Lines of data
┄┄┄┄┄┄┄┄┄┄┄┄┄┄┄┄┄┄┄┄

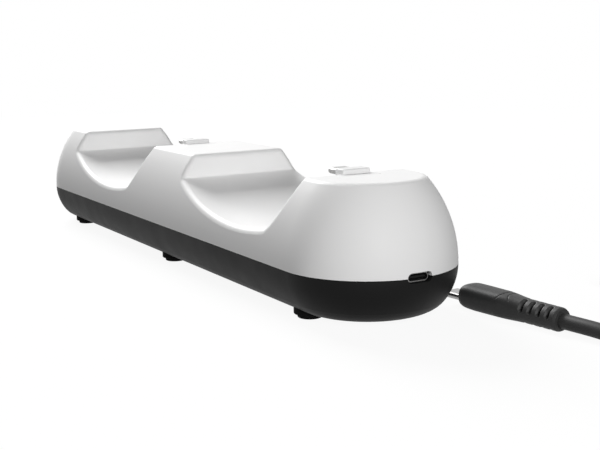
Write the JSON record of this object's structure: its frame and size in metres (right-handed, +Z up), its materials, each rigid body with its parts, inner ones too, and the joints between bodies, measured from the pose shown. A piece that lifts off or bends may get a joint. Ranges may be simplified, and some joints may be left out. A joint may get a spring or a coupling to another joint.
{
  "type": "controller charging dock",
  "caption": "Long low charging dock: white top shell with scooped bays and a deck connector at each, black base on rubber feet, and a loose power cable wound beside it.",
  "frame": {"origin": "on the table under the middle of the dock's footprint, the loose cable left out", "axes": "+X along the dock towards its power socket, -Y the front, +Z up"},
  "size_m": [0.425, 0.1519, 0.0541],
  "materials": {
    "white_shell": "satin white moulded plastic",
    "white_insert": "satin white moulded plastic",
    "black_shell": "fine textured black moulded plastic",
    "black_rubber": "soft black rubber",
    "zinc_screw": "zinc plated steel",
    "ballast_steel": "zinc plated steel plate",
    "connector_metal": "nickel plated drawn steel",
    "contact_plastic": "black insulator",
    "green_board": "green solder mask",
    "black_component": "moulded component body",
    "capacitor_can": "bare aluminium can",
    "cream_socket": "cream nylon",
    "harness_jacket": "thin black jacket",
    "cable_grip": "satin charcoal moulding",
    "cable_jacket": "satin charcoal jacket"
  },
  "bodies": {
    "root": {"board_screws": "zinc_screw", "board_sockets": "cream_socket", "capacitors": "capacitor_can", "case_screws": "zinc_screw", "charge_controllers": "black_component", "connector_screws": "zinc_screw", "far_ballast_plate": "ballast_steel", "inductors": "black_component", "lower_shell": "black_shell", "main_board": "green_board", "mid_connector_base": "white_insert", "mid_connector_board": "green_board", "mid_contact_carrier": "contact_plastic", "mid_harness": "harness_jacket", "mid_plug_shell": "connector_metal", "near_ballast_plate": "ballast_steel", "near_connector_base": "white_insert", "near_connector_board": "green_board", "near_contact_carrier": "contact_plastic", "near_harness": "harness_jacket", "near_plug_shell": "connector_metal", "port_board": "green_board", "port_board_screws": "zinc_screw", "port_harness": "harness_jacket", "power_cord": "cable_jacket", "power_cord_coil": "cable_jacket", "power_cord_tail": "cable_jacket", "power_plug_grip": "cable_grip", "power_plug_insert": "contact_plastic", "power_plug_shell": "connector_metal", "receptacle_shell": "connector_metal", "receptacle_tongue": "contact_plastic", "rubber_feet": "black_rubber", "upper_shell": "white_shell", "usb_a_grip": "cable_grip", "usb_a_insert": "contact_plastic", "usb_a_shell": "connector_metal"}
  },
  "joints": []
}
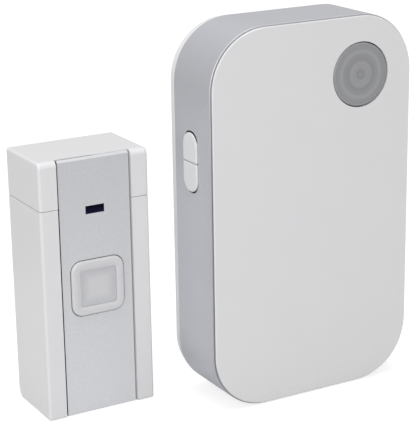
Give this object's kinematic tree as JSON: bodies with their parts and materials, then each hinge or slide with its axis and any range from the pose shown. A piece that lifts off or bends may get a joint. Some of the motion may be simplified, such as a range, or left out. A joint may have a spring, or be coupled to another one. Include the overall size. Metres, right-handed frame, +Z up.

┄┄┄┄┄┄┄┄┄┄┄┄┄┄┄┄┄┄┄┄

Exactly reproduce the material above.

## Exercise answer
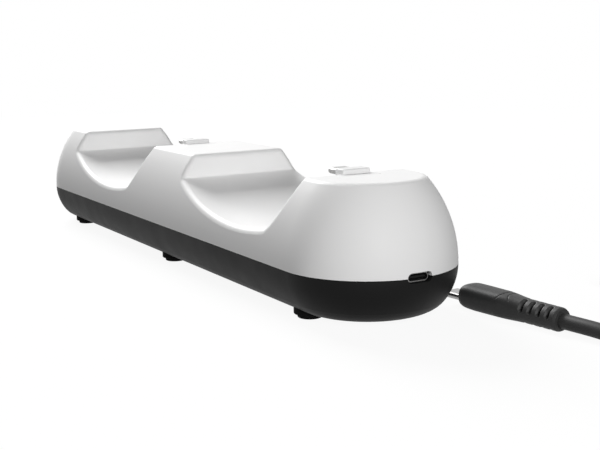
Write the JSON record of this object's structure: its frame and size in metres (right-handed, +Z up), its materials, each rigid body with its parts, inner ones too, and the joints between bodies, measured from the pose shown. A piece that lifts off or bends may get a joint. Ranges may be simplified, and some joints may be left out. A joint may get a spring or a coupling to another joint.
{
  "type": "controller charging dock",
  "caption": "Long low charging dock: white top shell with scooped bays and a deck connector at each, black base on rubber feet, and a loose power cable wound beside it.",
  "frame": {"origin": "on the table under the middle of the dock's footprint, the loose cable left out", "axes": "+X along the dock towards its power socket, -Y the front, +Z up"},
  "size_m": [0.425, 0.1519, 0.0541],
  "materials": {
    "white_shell": "satin white moulded plastic",
    "white_insert": "satin white moulded plastic",
    "black_shell": "fine textured black moulded plastic",
    "black_rubber": "soft black rubber",
    "zinc_screw": "zinc plated steel",
    "ballast_steel": "zinc plated steel plate",
    "connector_metal": "nickel plated drawn steel",
    "contact_plastic": "black insulator",
    "green_board": "green solder mask",
    "black_component": "moulded component body",
    "capacitor_can": "bare aluminium can",
    "cream_socket": "cream nylon",
    "harness_jacket": "thin black jacket",
    "cable_grip": "satin charcoal moulding",
    "cable_jacket": "satin charcoal jacket"
  },
  "bodies": {
    "root": {"board_screws": "zinc_screw", "board_sockets": "cream_socket", "capacitors": "capacitor_can", "case_screws": "zinc_screw", "charge_controllers": "black_component", "connector_screws": "zinc_screw", "far_ballast_plate": "ballast_steel", "inductors": "black_component", "lower_shell": "black_shell", "main_board": "green_board", "mid_connector_base": "white_insert", "mid_connector_board": "green_board", "mid_contact_carrier": "contact_plastic", "mid_harness": "harness_jacket", "mid_plug_shell": "connector_metal", "near_ballast_plate": "ballast_steel", "near_connector_base": "white_insert", "near_connector_board": "green_board", "near_contact_carrier": "contact_plastic", "near_harness": "harness_jacket", "near_plug_shell": "connector_metal", "port_board": "green_board", "port_board_screws": "zinc_screw", "port_harness": "harness_jacket", "power_cord": "cable_jacket", "power_cord_coil": "cable_jacket", "power_cord_tail": "cable_jacket", "power_plug_grip": "cable_grip", "power_plug_insert": "contact_plastic", "power_plug_shell": "connector_metal", "receptacle_shell": "connector_metal", "receptacle_tongue": "contact_plastic", "rubber_feet": "black_rubber", "upper_shell": "white_shell", "usb_a_grip": "cable_grip", "usb_a_insert": "contact_plastic", "usb_a_shell": "connector_metal"}
  },
  "joints": []
}
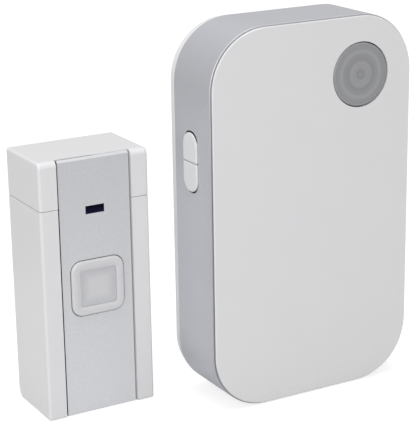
Give this object's kinematic tree as JSON: bodies with their parts and materials, then each hinge or slide with its axis and any range from the pose shown. A piece that lifts off or bends may get a joint. Some of the motion may be simplified, such as a range, or left out. A joint may have a spring, or be coupled to another one. Include the overall size. Metres, right-handed frame, +Z up.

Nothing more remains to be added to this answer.